2011: Bruce Davidson
(1933年生まれ)
ブルース・デビッドソンは、そのモノクロの社会ルポルタージュで20世紀を代表する写真家の一人とされています。雑誌「LIFE」に多くの写真が掲載され、1958年から1961年にかけて、「The Dwarf」 「Brooklyn Gang」 「Freedom Rides」など、多くの影響力のあるフォトエッセイを制作した。主にニューヨークで撮影したデイビッドソンは、公民権運動を記録し、疎外され、隔離されたコミュニティに光を当てる力強い作品群を生み出しました。

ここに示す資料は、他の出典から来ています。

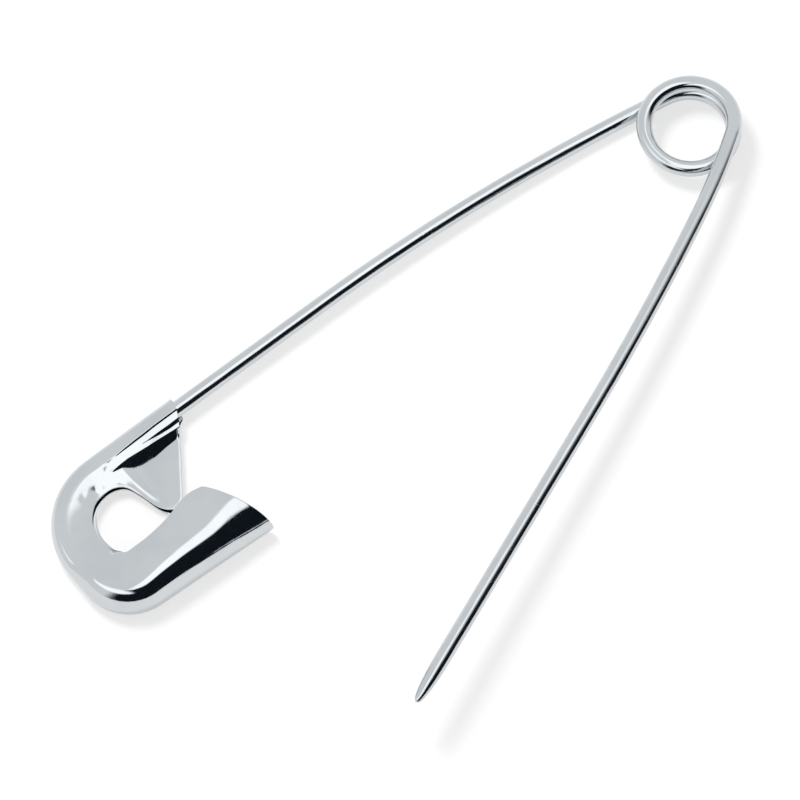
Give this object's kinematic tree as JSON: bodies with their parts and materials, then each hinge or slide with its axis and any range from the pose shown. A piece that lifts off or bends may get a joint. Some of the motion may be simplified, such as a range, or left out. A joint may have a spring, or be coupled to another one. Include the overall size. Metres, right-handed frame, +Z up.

50年のキャリアの中で、「Subway」「Brooklyn Gang: 1959年夏』『Lesser Known』など、14冊の本を出版しています。作品は、ワシントンD.C.の議会図書館やロサンゼルス郡美術館など、北米とカナダの13の一流コレクションに収蔵されています。1962年にはグッゲンハイム・フェローシップを授与されています。
2010: Eve Arnold
(1912年生まれ、2012年没)
イヴ・アーノルドは、マグナム・フォトに参加した初の女性写真家です。詩的な情緒に満ちた綿密な編集作業で知られるドキュメンタリー写真家で、華やかな人々や権利を奪われた人々の弱さをとらえ、フォトジャーナリズムのパイオニア的存在となりました。また、文章と写真を見事に融合させ、生涯を通じて12冊の作品集を制作したことも高く評価されました。「The Unretouched Woman」、「All in a Day's Work」、「In China」、「The Great British」などが代表作として挙げられます。Outstanding Contribution to Photography(特別功労賞)以外では、2003年に名誉大英帝国勲章を授与され、1995年にはニューヨークの国際写真センターからマスター・フォトグラファーに選出されています。
2009: Marc Riboud
(1923年生まれ、2016年没)
フランスの写真家故マルク・リブーは、中国の文化大革命、ワシントンDCでのベトナム戦争抗議デモ、アルジェリア独立戦争など、20世紀史の重要な瞬間を記録したことで有名です。 過酷な環境下で撮影したリブーは、ルポルタージュに対する詩的なアプローチで尊敬を集めました。マグナム・フォトの初期メンバーの一人であり、彼の作品は世界中で展示され、30冊以上の写真集に掲載されています。「Far East: The Three Banners of China」 「 Face of North Vietnam, 「Visions of China」 「In China」などの代表作があります。Outstanding Contribution to Photography (特別功労賞)の他に、海外記者クラブ賞、国際写真センターのInfinity Award、Prix Nadarなどを受賞しています。リブーのオリジナルプリントの膨大なコレクションは、パリの国立近代美術館(ポンピドゥー・センター)に所蔵されています。
2008: Phil Stern
(1919年生まれ 、2014年没)
フィリップ・"スナップドラゴン"・スターンは、象徴的なポートレートや戦争のイメージで知られるアメリカの写真家です。雑誌「LIFE」 「Collier's」「LOOK」のスタッフフォトグラファーであったスターンは、映画界にも進出し、「Guys and Dolls」 「Close Encounters of the Third Kind」を含む200以上の映画でスチルカメラマンを務めました。彼の写真は何百もの本やレコードの表紙に使用され、ジェームズ・ディーン、マーロン・ブランド、マリリン・モンロー、ルイ・アームストロング、フランク・シナトラなど、中世アメリカ文化の偉大な著名人たちを感情豊かに描いたポートレートは、今日、私たちの視覚言語の一部になっています。また、スターンの戦争写真は、第二次世界大戦中のアメリカ軍のルポルタージュとして、写真界における彼の功績を確固たるものにし、現在では歴史的な資料となっています。